The BCP was meant to be a prayer book, a service book, for use in common, meaning shared by everyone. Against the background of all the different strands of the Reformation, the BCP was a powerful tool for reconciliation.

So the fact that tonight we are using the BCP, a prayer book written 700 years ago which goes back even earlier in its origins, is, I think, very apt in the context of Churches Together: in the context of our variety, all our different ways of worshipping, in our seven churches.

Just like the time of St Paul. Faithful Christians in Ephesus, in Rome, in Corinth, in Colossae, in Galatia, were all confronting something which was far bigger than they were, and they didn’t know what the right answers were.
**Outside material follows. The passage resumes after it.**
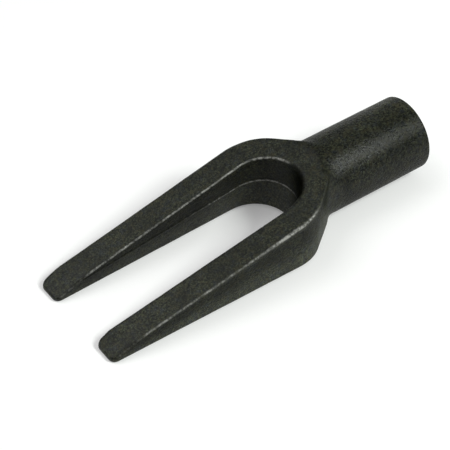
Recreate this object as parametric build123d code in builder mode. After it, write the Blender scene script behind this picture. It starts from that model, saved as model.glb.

St Paul talked about it in 1 Corinthians 1:12.

‘ …. each of you says, ‘I belong to Paul’, or ‘I belong to Apollos’, or ‘I belong to Cephas’, or ‘I belong to Christ.’

Which one of these great preachers had it right? Terribly important; once you are confronted by the Revelation, the Good News, that God cares for us, that He sent His only Son: nothing is more important than to respond appropriately.

But, as the Roman poet Terence said, ‘Quot homines, tot sententiae’ – (for as many as there are people, there are just as many opinions). That’s why the message of Ephesians is so very important. Its message of reconciliation, coming together, of agreeing together – even in circumstances where we disagree – is vitally important.

So he came and proclaimed peace to you who were far off and peace to those who were near; for through him both of us have access in one Spirit to the Father. So then you are no longer strangers and aliens, but you are citizens with the saints and also members of the household of God.

I pray that that has been your experience in our Lent course – and that it will continue to be: that you will come and share with us here, and we will come and share with you. In our different ways, we will spread the good news of Christ and will receive the good news of Christ; and we will live like people who have seen the Kingdom.